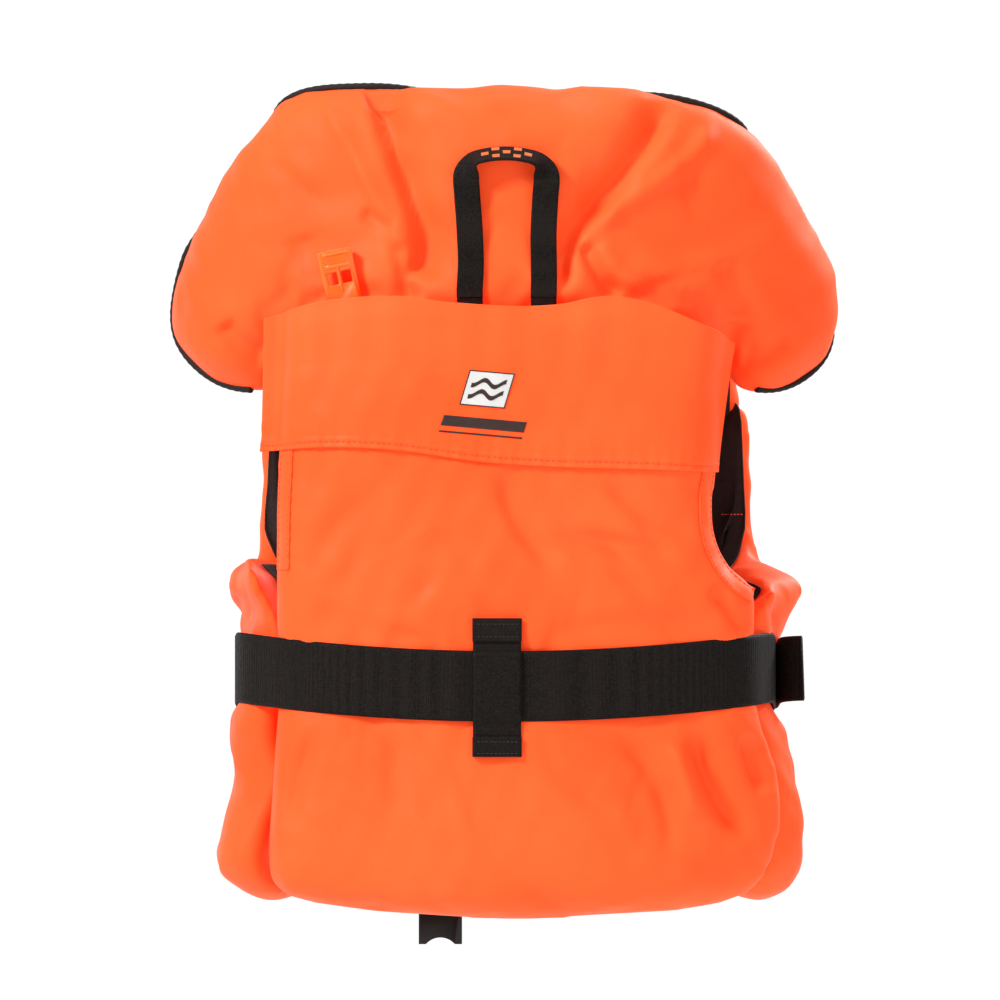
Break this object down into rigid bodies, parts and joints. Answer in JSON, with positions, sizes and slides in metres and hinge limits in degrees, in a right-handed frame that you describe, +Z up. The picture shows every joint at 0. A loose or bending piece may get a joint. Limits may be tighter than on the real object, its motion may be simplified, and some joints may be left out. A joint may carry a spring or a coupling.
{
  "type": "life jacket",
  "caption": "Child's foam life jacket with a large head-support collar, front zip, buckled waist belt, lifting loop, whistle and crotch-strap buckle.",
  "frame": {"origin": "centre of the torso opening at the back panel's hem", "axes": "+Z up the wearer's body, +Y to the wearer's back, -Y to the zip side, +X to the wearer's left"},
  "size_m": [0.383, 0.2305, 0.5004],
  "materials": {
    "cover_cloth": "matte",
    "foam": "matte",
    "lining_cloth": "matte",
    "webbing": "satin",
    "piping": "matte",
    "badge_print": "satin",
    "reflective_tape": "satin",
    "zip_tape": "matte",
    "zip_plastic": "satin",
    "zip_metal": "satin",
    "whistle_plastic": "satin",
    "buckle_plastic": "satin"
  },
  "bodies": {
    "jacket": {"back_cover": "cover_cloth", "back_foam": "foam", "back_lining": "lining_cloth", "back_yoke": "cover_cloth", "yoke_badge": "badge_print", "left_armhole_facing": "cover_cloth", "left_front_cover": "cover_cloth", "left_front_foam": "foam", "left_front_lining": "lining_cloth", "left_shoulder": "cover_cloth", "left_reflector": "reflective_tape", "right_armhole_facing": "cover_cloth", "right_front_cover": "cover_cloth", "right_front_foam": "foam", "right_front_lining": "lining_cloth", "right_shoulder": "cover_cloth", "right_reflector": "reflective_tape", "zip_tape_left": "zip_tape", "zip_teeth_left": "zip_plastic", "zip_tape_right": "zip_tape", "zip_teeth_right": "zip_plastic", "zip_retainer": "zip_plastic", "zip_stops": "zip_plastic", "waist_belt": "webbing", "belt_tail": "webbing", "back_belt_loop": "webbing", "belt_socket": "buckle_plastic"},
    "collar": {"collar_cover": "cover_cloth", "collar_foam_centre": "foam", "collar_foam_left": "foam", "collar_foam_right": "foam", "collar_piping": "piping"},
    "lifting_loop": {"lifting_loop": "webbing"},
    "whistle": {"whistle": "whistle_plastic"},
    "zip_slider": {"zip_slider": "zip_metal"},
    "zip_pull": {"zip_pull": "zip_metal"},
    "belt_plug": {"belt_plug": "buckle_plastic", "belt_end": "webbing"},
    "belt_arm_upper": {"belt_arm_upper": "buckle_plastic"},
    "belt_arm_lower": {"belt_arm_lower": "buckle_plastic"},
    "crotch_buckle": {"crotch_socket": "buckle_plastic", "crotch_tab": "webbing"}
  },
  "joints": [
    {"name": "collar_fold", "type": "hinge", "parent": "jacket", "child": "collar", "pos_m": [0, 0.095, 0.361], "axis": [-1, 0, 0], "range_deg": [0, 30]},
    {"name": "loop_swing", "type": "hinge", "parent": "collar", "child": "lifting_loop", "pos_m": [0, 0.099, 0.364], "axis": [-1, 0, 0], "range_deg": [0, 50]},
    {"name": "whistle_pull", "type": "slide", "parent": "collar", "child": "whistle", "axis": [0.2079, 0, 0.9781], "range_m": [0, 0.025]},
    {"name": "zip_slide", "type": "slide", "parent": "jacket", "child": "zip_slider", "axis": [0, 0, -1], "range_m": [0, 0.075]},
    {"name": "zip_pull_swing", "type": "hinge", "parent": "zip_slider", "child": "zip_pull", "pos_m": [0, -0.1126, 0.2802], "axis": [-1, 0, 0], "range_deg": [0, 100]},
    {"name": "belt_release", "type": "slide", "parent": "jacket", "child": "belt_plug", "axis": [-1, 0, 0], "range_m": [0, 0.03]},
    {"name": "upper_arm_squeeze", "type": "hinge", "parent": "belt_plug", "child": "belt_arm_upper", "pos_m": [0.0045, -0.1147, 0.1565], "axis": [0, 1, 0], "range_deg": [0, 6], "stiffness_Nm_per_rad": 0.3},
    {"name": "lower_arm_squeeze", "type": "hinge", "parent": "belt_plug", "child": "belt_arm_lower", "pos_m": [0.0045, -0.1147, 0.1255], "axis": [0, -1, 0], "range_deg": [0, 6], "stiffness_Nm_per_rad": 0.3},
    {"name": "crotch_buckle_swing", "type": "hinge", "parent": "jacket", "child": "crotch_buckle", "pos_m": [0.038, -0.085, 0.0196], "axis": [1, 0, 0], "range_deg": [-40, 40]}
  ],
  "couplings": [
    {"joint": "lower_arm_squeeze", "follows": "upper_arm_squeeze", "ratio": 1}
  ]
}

= = =

## What to produce:
Isolate the lines that hold the word "with" and copy all of them.

## Solution for this problem:
Break this object down into rigid bodies, parts and joints. Answer in JSON, with positions, sizes and slides in metres and hinge limits in degrees, in a right-handed frame that you describe, +Z up. The picture shows every joint at 0. A loose or bending piece may get a joint. Limits may be tighter than on the real object, its motion may be simplified, and some joints may be left out. A joint may carry a spring or a coupling.
  "caption": "Child's foam life jacket with a large head-support collar, front zip, buckled waist belt, lifting loop, whistle and crotch-strap buckle.",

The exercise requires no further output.